In The Ecumenic Age, Voegelin wrote, “No more than the cosmos, I had to conclude therefore, will the cosmogonic myth disappear. Any attempt to overcome, or dispose of, the myth is suspect as a magic operation, motivated by an apocalyptic desire to destroy the cosmos itself.” Voegelin’s political thinking examines the symbols that document how peoples have thought about their place in world order and history.

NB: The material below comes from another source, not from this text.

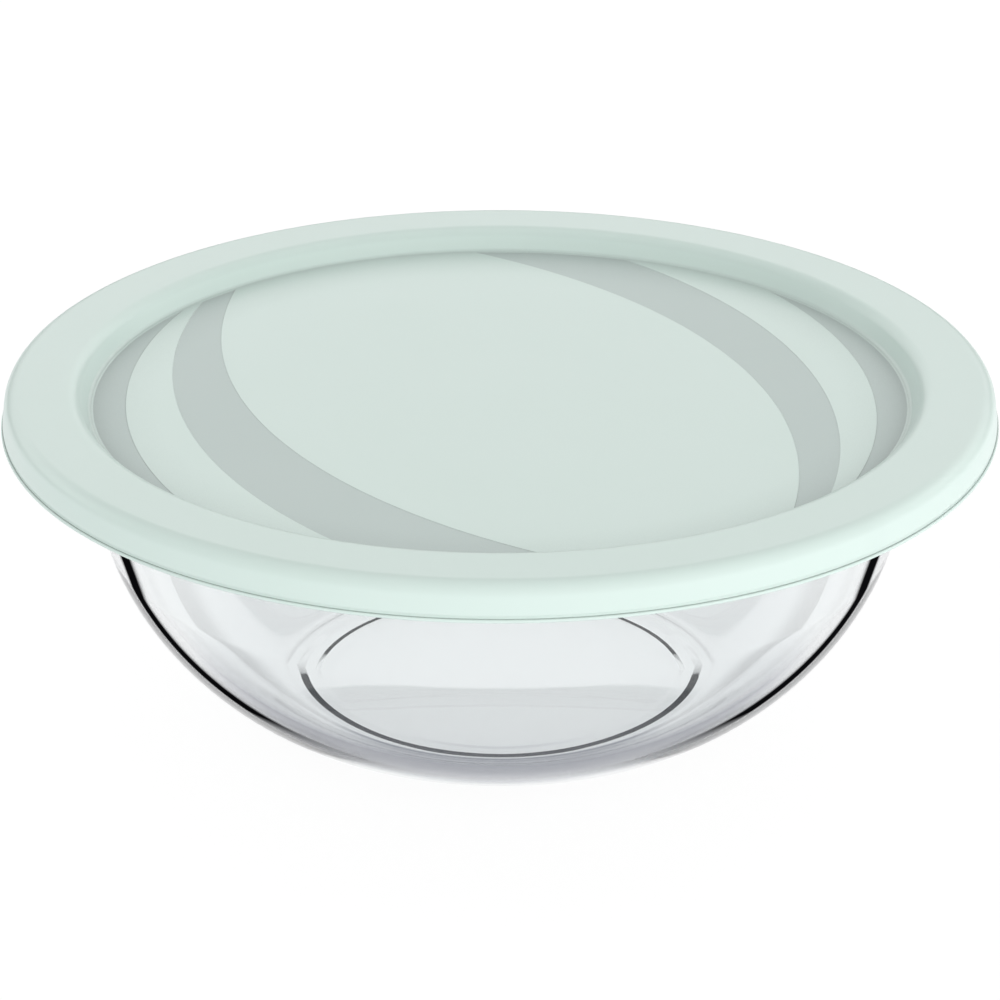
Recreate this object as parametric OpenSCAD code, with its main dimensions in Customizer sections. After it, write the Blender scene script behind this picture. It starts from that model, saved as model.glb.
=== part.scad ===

Intriguingly, America’s leading geopolitical thinker, Robert Kaplan, has recently suggested Venice with its annual ritual of marriage to the sea might be a symbol for us. He believes we are living at the eventide of the Enlightenment state. Unified nation-states are being eclipsed by neo-medievalism, a return to harlequin principalities, enclaves, and powerful family sovereignties. The antique city-state of Venice, with its high civilization defended by diplomatic, military, and commercial nous, is a symbol of governance well-suited to our times. Situated in the political cauldron of the Adriatic, the rites of Venice sustained a republic for a thousand years. Obviously, adaptations would be necessary, but the republic endured because it navigated with aplomb the tension between elite acumen and its religious and civic vernacular. Money-making, music, rituals, and the arts all had a place, and with the likes of Paul of Venice, Christine de Pizan, and Helen Cornaro, Venice had philosophers, too. 

Conservatives might want to put their theoretical resources into finding a symbol that secures the narrow passage to democratic sovereignty. As even Plato taught, reason is not the only tool in the shed of conservative governance.